Paul’s desire to play was obvious in his frustration when the injury occurred in the third quarter of the Clippers’ 119-112 win in Dallas. He came around a DeAndre Jordan screen and appeared to be bumped from behind before falling awkwardly on his right shoulder. He stayed down for a few moments, surrounded by his teammates, before walking to the locker room with Clippers trainer Jasen Powell and spiking his mouthpiece to the floor in frustration with his left hand as he entered the tunnel.
On Monday, Paul described his state of mind as he was leaving the court.
Darren Collison and Blake Griffin talked about what the Clippers need to do on the court in Paul’s absence:
Collison: “I just think we’ve got to continue to move the ball better and play with a little more pace. I thought the first half [in San Antonio] we did a good job of executing, but it wasn’t the right play, if that makes sense.
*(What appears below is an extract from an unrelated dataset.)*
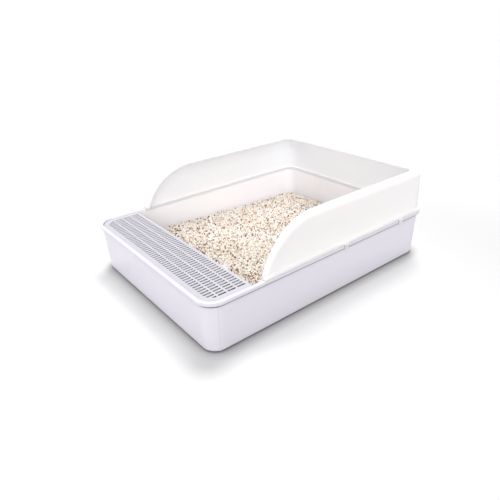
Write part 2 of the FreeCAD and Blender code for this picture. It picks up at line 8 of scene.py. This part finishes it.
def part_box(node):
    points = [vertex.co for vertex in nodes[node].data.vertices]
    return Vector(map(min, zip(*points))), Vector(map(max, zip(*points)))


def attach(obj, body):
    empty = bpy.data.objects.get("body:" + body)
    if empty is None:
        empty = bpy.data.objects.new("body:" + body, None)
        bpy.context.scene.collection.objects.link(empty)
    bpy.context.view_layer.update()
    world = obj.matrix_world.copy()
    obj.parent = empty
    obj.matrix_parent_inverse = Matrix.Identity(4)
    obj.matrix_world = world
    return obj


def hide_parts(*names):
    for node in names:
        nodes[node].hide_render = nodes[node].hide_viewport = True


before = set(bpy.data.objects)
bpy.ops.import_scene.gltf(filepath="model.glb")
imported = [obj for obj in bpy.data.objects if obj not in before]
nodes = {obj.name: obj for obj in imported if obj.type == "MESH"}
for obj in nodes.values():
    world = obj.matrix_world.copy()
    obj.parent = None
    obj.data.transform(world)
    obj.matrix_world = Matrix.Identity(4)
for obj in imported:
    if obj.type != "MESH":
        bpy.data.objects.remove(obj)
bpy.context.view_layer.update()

# Camera: a 33 mm lens, 0.86 m from the point it is aimed at, in front of the tray and to its
# right. It looks down at about 28 degrees and leans a little about its own axis.
VIEW_TURN = 52.59
VIEW_LIFT = 27.86
VIEW_LEAN = -2.33
AIM_POINT = Vector((0.0974, -0.1073, 0.0933))
VIEW_DISTANCE = 0.858
SENSOR_WIDTH = 36.0
FOCAL_PIXELS = 463.5
PICTURE_PIXELS = 500

turn, lift, lean = (math.radians(angle) for angle in (VIEW_TURN, VIEW_LIFT, VIEW_LEAN))
backward = Vector((math.sin(turn) * math.cos(lift), -math.cos(turn) * math.cos(lift), math.sin(lift)))
level_right = Vector((math.cos(turn), math.sin(turn), 0.0))
level_up = backward.cross(level_right)
right = level_right * math.cos(lean) + level_up * math.sin(lean)
up = level_up * math.cos(lean) - level_right * math.sin(lean)
camera_data = bpy.data.cameras.new("camera")
camera_data.sensor_width = SENSOR_WIDTH
camera_data.lens = SENSOR_WIDTH * FOCAL_PIXELS / PICTURE_PIXELS
camera = bpy.data.objects.new("camera", camera_data)
bpy.context.scene.collection.objects.link(camera)
facing = Matrix((right, up, backward)).transposed().to_4x4()
camera.matrix_world = Matrix.Translation(AIM_POINT + backward * VIEW_DISTANCE) @ facing
bpy.context.scene.camera = camera
bpy.context.scene.view_settings.view_transform = "Standard"


# Floor and light: a white paper sweep in a pale studio. A wide key lamp high behind the tray
# throws soft shadows forward, two lamps stand near the camera, and one fills each side.
FLOOR_HALF = 6.0
FLOOR_DROP = 0.0004      # keeps the floor's face just off the tray's foot
# The shade next to the base is a painted shadow in the floor's colour, set by how much open sky is near.
CONTACT_REACH = 0.025    # how far the shade next to the base reaches
CONTACT_CLOSED = 0.3     # share of open sky at which that shade is darkest
CONTACT_SHADE = 0.36     # brightness that is left there
CONTACT_SAMPLES = 16
ROOM_STRENGTH = 0.08
LAMPS = [  # name, strength, width of the source, bearing and height in degrees
    ("key_lamp", 2.1, 24, 218, 65),
    ("high_fill", 1.0, 14, 50, 53),
    ("low_fill", 1.50, 40, 54, 22),
    ("left_fill", 1.50, 40, -40, 12),
    ("right_fill", 0.42, 40, 100, 30),
]


def colour(code):
    """An sRGB hex colour as linear RGBA: below 0.04045 a straight line, above it a 2.4 power."""
    parts = [int(code[i:i + 2], 16) / 255 for i in (0, 2, 4)]
    return [p / 12.92 if p <= 0.04045 else ((p + 0.055) / 1.055) ** 2.4 for p in parts] + [1.0]


def new_material(name):
    """An empty node material, its node tree and its output node."""
    material = bpy.data.materials.new(name)
    material.use_nodes = True
    tree = material.node_tree
    tree.nodes.clear()
    return material, tree, tree.nodes.new("ShaderNodeOutputMaterial")


def add(tree, kind, settings=None, **links):
    """Adds a node, sets its properties or sockets, and links named or numbered sockets."""
    node = tree.nodes.new(f"ShaderNode{kind}")
    for key, value in (settings or {}).items():
        if isinstance(key, str) and hasattr(node, key):
            setattr(node, key, value)
        else:
            node.inputs[key].default_value = value
    for key, source in links.items():
        socket = node.inputs[int(key[2:])] if key.startswith("at") else node.inputs[key.replace("_", " ")]
        tree.links.new(source, socket)
    return node


def seen_as_background(tree):
    """One for rays that look at the background, straight or in a reflection, and nought for light."""
    path = add(tree, "LightPath")
    mirrored = add(tree, "Math", {"operation": "MAXIMUM"},
                   at0=path.outputs["Is Glossy Ray"], at1=path.outputs["Is Transmission Ray"])
    return add(tree, "Math", {"operation": "MAXIMUM"},
               at0=path.outputs["Is Camera Ray"], at1=mirrored.outputs[0]).outputs[0]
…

We were executing plays that were on one side of the floor. In the second half the ball was on both sides of the floor, it moved from side to side and we were having a little bit more movement.”
Griffin: “We’re going to look to pick it up a little bit more defensively and be a little more aggressive because we’re going to have to.”
“I was mad,” Paul said. “That’s why I slammed my mouthpiece and what not because I felt it went it when it happened. I could sort of hear it. And I knew that it was pretty significant. I think what made me mad, too, is that as athletes you do everything and you prepare, you do everything possible to try and not get injured. That’s all the preparation, that’s strength training, that’s everything and I think that was the most frustrating part.”
Point guard Darren Collison will start in Paul’s absence with Jamal Crawford serving as the primary backup and newly signed Darius Morris likely to see time in a pinch. Collison said he views the situation as an unfortunate part of the NBA.
“It’s never good when your main player goes out, [emotionally] for the team,” Collison said. “But this is the NBA, someone has to step up. I have to step up. Someone else on the team has to step up. This is a big challenge ahead of us. It’s nothing that we haven’t seen our careers. It happens all the time.”
Collison has done so before, starting 37 games in place of Paul, who sat out with a meniscus injury, when the two were teammates in New Orleans in 2009-10. The expectation, though, is not to place the burden of replacing Paul on one player’s shoulders, be it Collison or Paul’s All-Star running mate Blake Griffin.
“Nobody’s going to replace Chris,” Griffin said. “We shouldn’t try to replace Chris. We have to all step up and do our own part. We all do need to take it to another level, so we need to put that pressure on ourselves. But nobody needs to do anything that they’re not capable of.”
Paul says he hopes to be around as much as possible, including a desire to travel on the team’s upcoming seven-game road trip that begins next Friday.
“I’ll be there every game, sitting out there,” Paul said. “I’ll be there every game, every night, cheering and talking to the guys.
“If going on the trip prohibits me from doing anything rehab-wise, then probably not. But as long as I can do everything on the road then I want to be there. I want to be at every game because I feel like I can’t score a basket, but maybe my voice will help.”
Clippers head coach Doc Rivers envisions Paul remaining the same firey, vocal leader that he is on the court.
“I told him we’re going to have him coach the guards a little bit,” Rivers said. “That will be good for him to stay involved.”
Collison saw it that way, too.
“He’s feeling a little better from the situation,” the fifth-year guard said. “We’ve got his support. We know he’s competitive and wants to be out there, but sometimes you’ve got to look at it like he’ll probably come back even stronger. He’s played really well, MVP-like, up until now and when he gets back he’ll probably play any better.”